Ringen um die Mainzer Bevölkerung

In den Städten und Dörfern rund um Mainz wird immer stärker für die Ideen der Revolution und für die Errichtung einer Republik geworben. Im Dezember 1792 ergibt eine Umfrage, dass in 29 von 40 befragten Gemeinden die Mehrheit der Wahlberechtigten (Männer ab 21 Jahren) eine neue Staatsform nach französischem Vorbild befürwortet. Die Bevölkerung wird aufgefordert, einen Eid auf die neue Gesellschaft zu leisten und auf alle Standesprivilegien zu verzichten. Nur wer sich dafür ausspricht, darf an den Wahlen teilnehmen. Die Wahlbeteiligung ist schließlich jedoch gering. In Paris ist man trotzdem fest entschlossen, die demokratische Ordnung in den besetzten deutschen Gebieten notfalls auch gegen den Willen der Bevölkerung zu etablieren. „Die Pressefreiheit herrscht endlich innerhalb dieser Mauern, wo die Buchdruckerpresse erfunden ward“, schreibt Forster in der neu gegründeten „Die neue Mainzer Zeitung oder Der Volksfreund“. Mit dem Rheinisch-Germanischen Nationalkonvent, wie die Mainzer Republik offiziell heißt, wird schließlich im März 1793 das erste, vom Volk gewählte Parlament auf deutschem Boden installiert. Die Freiheit währt allerdings nicht lange, denn die Mainzer Republik existierte nur fünf Monate bis Juli 93, als die besetzten Gebiete von deutschen Truppen zurückerobert werden.

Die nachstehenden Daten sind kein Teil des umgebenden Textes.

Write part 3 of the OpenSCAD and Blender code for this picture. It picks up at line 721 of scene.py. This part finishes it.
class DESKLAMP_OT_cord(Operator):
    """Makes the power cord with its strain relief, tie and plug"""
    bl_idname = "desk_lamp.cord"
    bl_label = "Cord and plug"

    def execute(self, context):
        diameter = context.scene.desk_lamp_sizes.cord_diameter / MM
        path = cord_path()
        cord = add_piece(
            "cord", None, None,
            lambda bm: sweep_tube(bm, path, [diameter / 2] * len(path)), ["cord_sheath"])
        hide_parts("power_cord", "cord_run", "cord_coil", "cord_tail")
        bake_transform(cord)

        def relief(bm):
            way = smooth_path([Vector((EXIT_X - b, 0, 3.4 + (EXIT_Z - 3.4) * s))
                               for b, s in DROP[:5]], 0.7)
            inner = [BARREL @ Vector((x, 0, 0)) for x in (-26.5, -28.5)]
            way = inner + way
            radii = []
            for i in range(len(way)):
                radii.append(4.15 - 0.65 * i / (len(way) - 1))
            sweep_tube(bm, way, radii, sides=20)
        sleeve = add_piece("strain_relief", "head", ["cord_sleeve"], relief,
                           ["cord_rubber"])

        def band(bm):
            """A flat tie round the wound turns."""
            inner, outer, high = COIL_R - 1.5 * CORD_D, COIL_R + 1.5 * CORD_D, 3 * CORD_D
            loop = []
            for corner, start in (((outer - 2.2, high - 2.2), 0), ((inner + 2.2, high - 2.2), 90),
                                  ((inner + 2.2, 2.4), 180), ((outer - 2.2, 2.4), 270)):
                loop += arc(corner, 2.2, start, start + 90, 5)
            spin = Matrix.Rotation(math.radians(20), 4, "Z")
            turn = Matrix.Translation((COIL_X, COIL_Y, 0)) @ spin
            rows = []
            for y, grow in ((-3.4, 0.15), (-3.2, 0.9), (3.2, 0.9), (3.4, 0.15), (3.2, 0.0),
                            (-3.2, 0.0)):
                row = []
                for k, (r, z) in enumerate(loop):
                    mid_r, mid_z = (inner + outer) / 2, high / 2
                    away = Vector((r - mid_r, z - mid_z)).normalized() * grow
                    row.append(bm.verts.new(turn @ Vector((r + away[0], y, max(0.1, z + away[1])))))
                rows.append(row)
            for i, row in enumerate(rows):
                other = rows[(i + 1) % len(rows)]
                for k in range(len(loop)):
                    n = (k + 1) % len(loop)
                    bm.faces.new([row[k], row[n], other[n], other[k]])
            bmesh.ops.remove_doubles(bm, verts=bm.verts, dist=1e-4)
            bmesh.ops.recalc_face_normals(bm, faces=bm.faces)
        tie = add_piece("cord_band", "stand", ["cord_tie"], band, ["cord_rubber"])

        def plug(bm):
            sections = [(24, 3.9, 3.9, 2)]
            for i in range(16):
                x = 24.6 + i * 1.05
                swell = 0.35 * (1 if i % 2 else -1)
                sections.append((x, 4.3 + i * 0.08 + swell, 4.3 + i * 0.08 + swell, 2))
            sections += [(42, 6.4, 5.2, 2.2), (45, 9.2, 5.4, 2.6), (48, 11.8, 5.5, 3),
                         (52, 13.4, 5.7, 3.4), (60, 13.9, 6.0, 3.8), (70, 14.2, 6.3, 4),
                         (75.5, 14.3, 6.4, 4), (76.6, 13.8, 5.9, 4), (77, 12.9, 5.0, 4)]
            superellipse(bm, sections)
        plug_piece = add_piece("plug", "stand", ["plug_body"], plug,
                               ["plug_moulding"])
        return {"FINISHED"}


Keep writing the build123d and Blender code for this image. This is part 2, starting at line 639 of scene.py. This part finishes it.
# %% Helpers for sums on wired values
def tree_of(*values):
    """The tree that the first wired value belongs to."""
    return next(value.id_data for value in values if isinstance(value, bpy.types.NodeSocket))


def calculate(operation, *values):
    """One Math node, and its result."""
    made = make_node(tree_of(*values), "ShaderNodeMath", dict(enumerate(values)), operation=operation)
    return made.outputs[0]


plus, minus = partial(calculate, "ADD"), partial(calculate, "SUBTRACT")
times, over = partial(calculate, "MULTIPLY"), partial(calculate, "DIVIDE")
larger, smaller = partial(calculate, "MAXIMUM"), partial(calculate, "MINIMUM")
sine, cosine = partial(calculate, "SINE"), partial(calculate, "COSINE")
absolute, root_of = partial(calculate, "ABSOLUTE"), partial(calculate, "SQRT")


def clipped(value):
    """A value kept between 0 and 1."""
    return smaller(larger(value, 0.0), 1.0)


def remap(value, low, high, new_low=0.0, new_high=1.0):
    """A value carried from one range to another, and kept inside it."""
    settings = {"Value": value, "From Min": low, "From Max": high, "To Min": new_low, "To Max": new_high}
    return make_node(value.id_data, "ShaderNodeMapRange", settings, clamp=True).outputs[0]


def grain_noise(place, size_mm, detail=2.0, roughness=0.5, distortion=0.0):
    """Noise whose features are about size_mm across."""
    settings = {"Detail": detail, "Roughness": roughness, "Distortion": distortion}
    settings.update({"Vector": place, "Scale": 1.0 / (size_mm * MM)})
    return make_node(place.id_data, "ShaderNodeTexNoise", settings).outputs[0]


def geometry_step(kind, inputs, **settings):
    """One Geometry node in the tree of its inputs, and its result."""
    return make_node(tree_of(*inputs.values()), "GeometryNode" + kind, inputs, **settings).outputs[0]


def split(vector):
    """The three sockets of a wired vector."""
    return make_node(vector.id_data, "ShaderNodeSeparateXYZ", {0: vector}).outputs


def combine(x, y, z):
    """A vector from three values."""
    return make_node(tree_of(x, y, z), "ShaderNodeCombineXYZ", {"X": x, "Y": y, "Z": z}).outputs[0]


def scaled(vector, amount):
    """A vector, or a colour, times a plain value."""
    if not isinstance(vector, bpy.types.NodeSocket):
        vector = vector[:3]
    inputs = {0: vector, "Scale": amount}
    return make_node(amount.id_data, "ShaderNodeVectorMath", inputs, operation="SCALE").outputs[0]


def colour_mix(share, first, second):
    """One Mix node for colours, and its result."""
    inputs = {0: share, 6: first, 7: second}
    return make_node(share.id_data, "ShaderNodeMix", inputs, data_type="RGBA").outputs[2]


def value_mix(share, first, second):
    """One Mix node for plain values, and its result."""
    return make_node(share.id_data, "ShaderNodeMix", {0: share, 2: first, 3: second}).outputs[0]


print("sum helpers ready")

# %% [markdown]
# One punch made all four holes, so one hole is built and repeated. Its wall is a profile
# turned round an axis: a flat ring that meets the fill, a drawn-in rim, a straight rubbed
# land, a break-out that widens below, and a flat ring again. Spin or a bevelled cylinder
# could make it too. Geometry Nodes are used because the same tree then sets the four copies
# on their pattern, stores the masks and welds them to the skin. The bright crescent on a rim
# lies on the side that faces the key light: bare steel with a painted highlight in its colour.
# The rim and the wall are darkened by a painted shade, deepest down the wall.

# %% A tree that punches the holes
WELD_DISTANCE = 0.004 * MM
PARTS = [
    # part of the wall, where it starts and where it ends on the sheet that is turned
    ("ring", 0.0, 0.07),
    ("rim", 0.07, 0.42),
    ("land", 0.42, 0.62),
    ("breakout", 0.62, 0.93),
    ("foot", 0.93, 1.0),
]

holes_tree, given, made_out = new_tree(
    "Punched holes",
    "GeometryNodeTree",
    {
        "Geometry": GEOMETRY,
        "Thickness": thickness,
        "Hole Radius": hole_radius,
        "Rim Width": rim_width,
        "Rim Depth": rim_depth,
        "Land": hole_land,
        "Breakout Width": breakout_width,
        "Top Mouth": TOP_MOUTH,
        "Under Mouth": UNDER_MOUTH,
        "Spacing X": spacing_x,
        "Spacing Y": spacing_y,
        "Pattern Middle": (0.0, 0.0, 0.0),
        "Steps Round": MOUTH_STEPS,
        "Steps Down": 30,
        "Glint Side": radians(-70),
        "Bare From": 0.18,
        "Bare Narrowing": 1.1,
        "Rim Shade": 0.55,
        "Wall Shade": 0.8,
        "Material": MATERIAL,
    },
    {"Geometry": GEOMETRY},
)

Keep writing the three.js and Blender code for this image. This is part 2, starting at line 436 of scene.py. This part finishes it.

Ein demokratisches Vorbild für heute?

Wo heute so viel über Demokratie phantasiert wird, taugt da die erste demokratische Bewegung auf deutschem Boden noch als Vorbild? Nur bedingt. Hat sich doch eine aufgezwungene Demokratie nur selten dauerhaft etablieren können – wie etwa die US-Intervention seinerzeit im Irak. Eine Demokratie, die mit Waffengewalt und Zwangseiden durchgesetzt wird, entspricht nicht dem heutigen Demokratieverständnis. Die Stadt Mainz bekennt sich indes klar zu diesem Teil ihrer Geschichte, hat sie doch 2012 den Deutschhausplatz vor dem Landtag in „Platz der Mainzer Republik“ umbenannt. Mit einer ganzen Reihe von Veranstaltungen begeht Mainz im Herbst und Winter das Jubiläum. Das Staatstheater zeigt in der aktuellen Spielzeit zwei Stücke über das schillernde Leben Forsters: „Drei Mal die Welt“, eine Kooperation mit dem Deutschen Nationaltheater Weimar, wird am 17. Februar 2018 uraufgeführt. „Die gescheiterte Freiheit“ – so untertitelte die Stadtbibliothek eine im Oktober zu Ende gegangene Ausstellung über die Invasion der französischen Revolutionsarmee. Dem Kosmopoliten Forster bekommt sein Engagement für die Revolution schließlich selbst schlecht: Zwischenzeitlich nach Frankreich entsandt, darf er nach der Rückeroberung der Stadt nicht mehr nach Mainz zurückkehren. Er stirbt 1794, verlassen von seiner Familie und verarmt in Paris.